### OBJECTIVE
Could you write out every entry exactly as it stands?

### DATA EXCERPTS
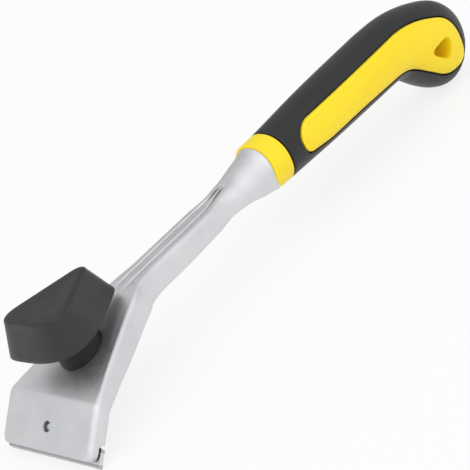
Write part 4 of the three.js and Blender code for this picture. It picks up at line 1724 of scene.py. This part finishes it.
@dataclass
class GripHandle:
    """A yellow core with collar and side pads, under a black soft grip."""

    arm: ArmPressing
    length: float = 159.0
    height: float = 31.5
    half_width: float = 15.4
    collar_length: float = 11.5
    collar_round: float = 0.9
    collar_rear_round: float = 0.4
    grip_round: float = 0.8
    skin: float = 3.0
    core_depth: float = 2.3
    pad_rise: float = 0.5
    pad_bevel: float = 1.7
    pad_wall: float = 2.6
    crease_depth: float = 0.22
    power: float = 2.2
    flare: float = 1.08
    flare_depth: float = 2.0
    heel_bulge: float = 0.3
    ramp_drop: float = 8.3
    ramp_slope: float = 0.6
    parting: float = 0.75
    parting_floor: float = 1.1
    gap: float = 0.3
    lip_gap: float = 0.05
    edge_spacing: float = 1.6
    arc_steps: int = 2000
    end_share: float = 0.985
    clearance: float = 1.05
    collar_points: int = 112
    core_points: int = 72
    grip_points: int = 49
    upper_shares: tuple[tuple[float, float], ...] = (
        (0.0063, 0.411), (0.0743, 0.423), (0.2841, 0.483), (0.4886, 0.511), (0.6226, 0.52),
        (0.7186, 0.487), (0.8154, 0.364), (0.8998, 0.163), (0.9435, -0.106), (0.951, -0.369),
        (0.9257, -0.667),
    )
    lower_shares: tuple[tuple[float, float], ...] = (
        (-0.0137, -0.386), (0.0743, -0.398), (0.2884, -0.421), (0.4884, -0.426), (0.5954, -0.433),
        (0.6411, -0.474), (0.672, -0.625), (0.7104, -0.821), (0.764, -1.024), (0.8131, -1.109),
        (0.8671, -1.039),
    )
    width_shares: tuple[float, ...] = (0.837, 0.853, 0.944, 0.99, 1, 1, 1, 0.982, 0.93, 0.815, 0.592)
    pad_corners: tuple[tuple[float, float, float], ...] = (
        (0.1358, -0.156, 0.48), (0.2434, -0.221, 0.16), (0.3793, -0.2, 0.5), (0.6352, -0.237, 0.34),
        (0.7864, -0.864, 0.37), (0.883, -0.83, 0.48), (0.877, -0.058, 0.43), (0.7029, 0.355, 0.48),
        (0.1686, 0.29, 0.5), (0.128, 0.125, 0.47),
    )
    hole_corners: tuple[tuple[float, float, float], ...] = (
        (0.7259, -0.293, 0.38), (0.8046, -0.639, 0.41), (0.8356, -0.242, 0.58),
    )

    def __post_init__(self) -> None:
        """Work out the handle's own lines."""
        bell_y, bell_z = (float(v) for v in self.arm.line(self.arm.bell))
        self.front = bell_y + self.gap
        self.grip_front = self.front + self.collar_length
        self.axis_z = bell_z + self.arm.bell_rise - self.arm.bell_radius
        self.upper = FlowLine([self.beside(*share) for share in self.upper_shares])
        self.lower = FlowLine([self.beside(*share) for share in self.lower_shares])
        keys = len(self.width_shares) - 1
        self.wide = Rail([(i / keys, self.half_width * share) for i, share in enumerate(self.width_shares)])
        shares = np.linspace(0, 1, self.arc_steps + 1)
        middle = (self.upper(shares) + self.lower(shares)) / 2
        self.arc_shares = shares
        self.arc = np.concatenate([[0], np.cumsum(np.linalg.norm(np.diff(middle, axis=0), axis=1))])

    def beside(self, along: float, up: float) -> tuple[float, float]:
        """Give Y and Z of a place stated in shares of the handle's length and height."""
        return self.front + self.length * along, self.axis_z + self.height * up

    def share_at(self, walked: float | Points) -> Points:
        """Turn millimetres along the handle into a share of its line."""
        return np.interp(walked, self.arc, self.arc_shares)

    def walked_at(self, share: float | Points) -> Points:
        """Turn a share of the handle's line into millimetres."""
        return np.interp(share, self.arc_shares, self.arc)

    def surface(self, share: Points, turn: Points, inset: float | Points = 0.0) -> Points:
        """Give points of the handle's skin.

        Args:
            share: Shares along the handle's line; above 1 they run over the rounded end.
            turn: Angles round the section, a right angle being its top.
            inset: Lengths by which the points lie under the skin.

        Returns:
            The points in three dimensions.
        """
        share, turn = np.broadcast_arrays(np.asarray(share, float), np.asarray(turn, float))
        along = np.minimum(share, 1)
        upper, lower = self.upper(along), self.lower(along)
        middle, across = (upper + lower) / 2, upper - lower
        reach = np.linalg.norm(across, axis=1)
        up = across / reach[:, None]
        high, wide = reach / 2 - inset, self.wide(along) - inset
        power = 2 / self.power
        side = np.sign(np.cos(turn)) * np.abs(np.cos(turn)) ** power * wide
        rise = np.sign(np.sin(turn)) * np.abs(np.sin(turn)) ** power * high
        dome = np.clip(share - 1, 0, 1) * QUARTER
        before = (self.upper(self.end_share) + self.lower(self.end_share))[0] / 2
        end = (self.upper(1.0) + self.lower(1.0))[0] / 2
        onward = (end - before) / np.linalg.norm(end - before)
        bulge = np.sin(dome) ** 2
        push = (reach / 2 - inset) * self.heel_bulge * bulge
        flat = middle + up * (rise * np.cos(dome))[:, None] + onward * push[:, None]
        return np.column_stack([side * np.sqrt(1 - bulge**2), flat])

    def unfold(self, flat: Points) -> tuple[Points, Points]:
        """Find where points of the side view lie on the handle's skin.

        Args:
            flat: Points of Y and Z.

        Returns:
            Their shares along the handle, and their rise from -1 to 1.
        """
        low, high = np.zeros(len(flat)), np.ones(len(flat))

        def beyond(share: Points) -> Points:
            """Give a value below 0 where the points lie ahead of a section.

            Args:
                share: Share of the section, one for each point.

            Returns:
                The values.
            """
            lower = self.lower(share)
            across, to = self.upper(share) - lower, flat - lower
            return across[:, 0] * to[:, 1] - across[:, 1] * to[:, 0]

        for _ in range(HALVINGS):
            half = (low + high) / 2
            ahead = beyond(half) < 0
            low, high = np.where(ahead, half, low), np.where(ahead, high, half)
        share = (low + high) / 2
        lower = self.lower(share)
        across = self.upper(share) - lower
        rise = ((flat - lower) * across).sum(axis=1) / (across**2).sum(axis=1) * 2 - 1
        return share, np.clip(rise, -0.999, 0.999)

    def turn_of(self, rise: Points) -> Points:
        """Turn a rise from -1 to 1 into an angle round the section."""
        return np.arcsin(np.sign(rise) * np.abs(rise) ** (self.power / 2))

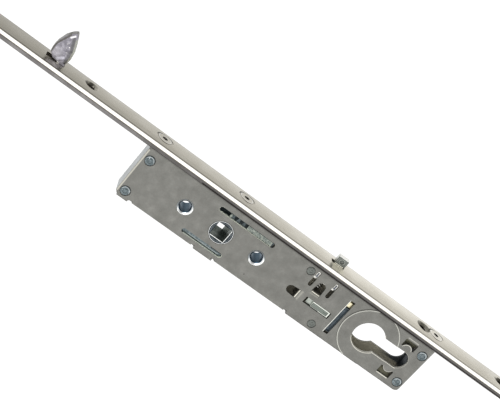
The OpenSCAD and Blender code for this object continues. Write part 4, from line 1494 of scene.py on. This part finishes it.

### ANSWER FOR THE TASK
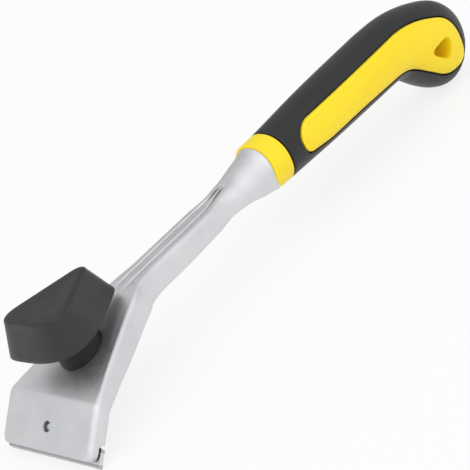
Write part 4 of the three.js and Blender code for this picture. It picks up at line 1724 of scene.py. This part finishes it.
@dataclass
class GripHandle:
    """A yellow core with collar and side pads, under a black soft grip."""

    arm: ArmPressing
    length: float = 159.0
    height: float = 31.5
    half_width: float = 15.4
    collar_length: float = 11.5
    collar_round: float = 0.9
    collar_rear_round: float = 0.4
    grip_round: float = 0.8
    skin: float = 3.0
    core_depth: float = 2.3
    pad_rise: float = 0.5
    pad_bevel: float = 1.7
    pad_wall: float = 2.6
    crease_depth: float = 0.22
    power: float = 2.2
    flare: float = 1.08
    flare_depth: float = 2.0
    heel_bulge: float = 0.3
    ramp_drop: float = 8.3
    ramp_slope: float = 0.6
    parting: float = 0.75
    parting_floor: float = 1.1
    gap: float = 0.3
    lip_gap: float = 0.05
    edge_spacing: float = 1.6
    arc_steps: int = 2000
    end_share: float = 0.985
    clearance: float = 1.05
    collar_points: int = 112
    core_points: int = 72
    grip_points: int = 49
    upper_shares: tuple[tuple[float, float], ...] = (
        (0.0063, 0.411), (0.0743, 0.423), (0.2841, 0.483), (0.4886, 0.511), (0.6226, 0.52),
        (0.7186, 0.487), (0.8154, 0.364), (0.8998, 0.163), (0.9435, -0.106), (0.951, -0.369),
        (0.9257, -0.667),
    )
    lower_shares: tuple[tuple[float, float], ...] = (
        (-0.0137, -0.386), (0.0743, -0.398), (0.2884, -0.421), (0.4884, -0.426), (0.5954, -0.433),
        (0.6411, -0.474), (0.672, -0.625), (0.7104, -0.821), (0.764, -1.024), (0.8131, -1.109),
        (0.8671, -1.039),
    )
    width_shares: tuple[float, ...] = (0.837, 0.853, 0.944, 0.99, 1, 1, 1, 0.982, 0.93, 0.815, 0.592)
    pad_corners: tuple[tuple[float, float, float], ...] = (
        (0.1358, -0.156, 0.48), (0.2434, -0.221, 0.16), (0.3793, -0.2, 0.5), (0.6352, -0.237, 0.34),
        (0.7864, -0.864, 0.37), (0.883, -0.83, 0.48), (0.877, -0.058, 0.43), (0.7029, 0.355, 0.48),
        (0.1686, 0.29, 0.5), (0.128, 0.125, 0.47),
    )
    hole_corners: tuple[tuple[float, float, float], ...] = (
        (0.7259, -0.293, 0.38), (0.8046, -0.639, 0.41), (0.8356, -0.242, 0.58),
    )

    def __post_init__(self) -> None:
        """Work out the handle's own lines."""
        bell_y, bell_z = (float(v) for v in self.arm.line(self.arm.bell))
        self.front = bell_y + self.gap
        self.grip_front = self.front + self.collar_length
        self.axis_z = bell_z + self.arm.bell_rise - self.arm.bell_radius
        self.upper = FlowLine([self.beside(*share) for share in self.upper_shares])
        self.lower = FlowLine([self.beside(*share) for share in self.lower_shares])
        keys = len(self.width_shares) - 1
        self.wide = Rail([(i / keys, self.half_width * share) for i, share in enumerate(self.width_shares)])
        shares = np.linspace(0, 1, self.arc_steps + 1)
        middle = (self.upper(shares) + self.lower(shares)) / 2
        self.arc_shares = shares
        self.arc = np.concatenate([[0], np.cumsum(np.linalg.norm(np.diff(middle, axis=0), axis=1))])

    def beside(self, along: float, up: float) -> tuple[float, float]:
        """Give Y and Z of a place stated in shares of the handle's length and height."""
        return self.front + self.length * along, self.axis_z + self.height * up

    def share_at(self, walked: float | Points) -> Points:
        """Turn millimetres along the handle into a share of its line."""
        return np.interp(walked, self.arc, self.arc_shares)

    def walked_at(self, share: float | Points) -> Points:
        """Turn a share of the handle's line into millimetres."""
        return np.interp(share, self.arc_shares, self.arc)

    def surface(self, share: Points, turn: Points, inset: float | Points = 0.0) -> Points:
        """Give points of the handle's skin.

        Args:
            share: Shares along the handle's line; above 1 they run over the rounded end.
            turn: Angles round the section, a right angle being its top.
            inset: Lengths by which the points lie under the skin.

        Returns:
            The points in three dimensions.
        """
        share, turn = np.broadcast_arrays(np.asarray(share, float), np.asarray(turn, float))
        along = np.minimum(share, 1)
        upper, lower = self.upper(along), self.lower(along)
        middle, across = (upper + lower) / 2, upper - lower
        reach = np.linalg.norm(across, axis=1)
        up = across / reach[:, None]
        high, wide = reach / 2 - inset, self.wide(along) - inset
        power = 2 / self.power
        side = np.sign(np.cos(turn)) * np.abs(np.cos(turn)) ** power * wide
        rise = np.sign(np.sin(turn)) * np.abs(np.sin(turn)) ** power * high
        dome = np.clip(share - 1, 0, 1) * QUARTER
        before = (self.upper(self.end_share) + self.lower(self.end_share))[0] / 2
        end = (self.upper(1.0) + self.lower(1.0))[0] / 2
        onward = (end - before) / np.linalg.norm(end - before)
        bulge = np.sin(dome) ** 2
        push = (reach / 2 - inset) * self.heel_bulge * bulge
        flat = middle + up * (rise * np.cos(dome))[:, None] + onward * push[:, None]
        return np.column_stack([side * np.sqrt(1 - bulge**2), flat])

    def unfold(self, flat: Points) -> tuple[Points, Points]:
        """Find where points of the side view lie on the handle's skin.

        Args:
            flat: Points of Y and Z.

        Returns:
            Their shares along the handle, and their rise from -1 to 1.
        """
        low, high = np.zeros(len(flat)), np.ones(len(flat))

        def beyond(share: Points) -> Points:
            """Give a value below 0 where the points lie ahead of a section.

            Args:
                share: Share of the section, one for each point.

            Returns:
                The values.
            """
            lower = self.lower(share)
            across, to = self.upper(share) - lower, flat - lower
            return across[:, 0] * to[:, 1] - across[:, 1] * to[:, 0]

        for _ in range(HALVINGS):
            half = (low + high) / 2
            ahead = beyond(half) < 0
            low, high = np.where(ahead, half, low), np.where(ahead, high, half)
        share = (low + high) / 2
        lower = self.lower(share)
        across = self.upper(share) - lower
        rise = ((flat - lower) * across).sum(axis=1) / (across**2).sum(axis=1) * 2 - 1
        return share, np.clip(rise, -0.999, 0.999)

    def turn_of(self, rise: Points) -> Points:
        """Turn a rise from -1 to 1 into an angle round the section."""
        return np.arcsin(np.sign(rise) * np.abs(rise) ** (self.power / 2))

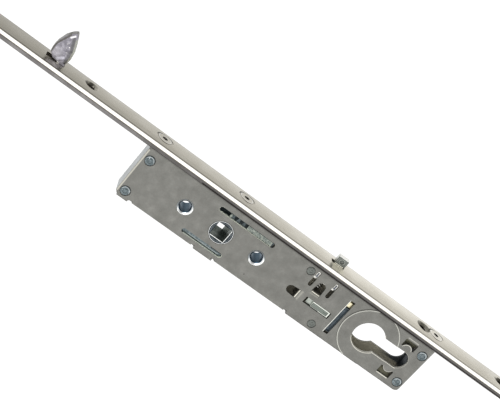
The OpenSCAD and Blender code for this object continues. Write part 4, from line 1494 of scene.py on. This part finishes it.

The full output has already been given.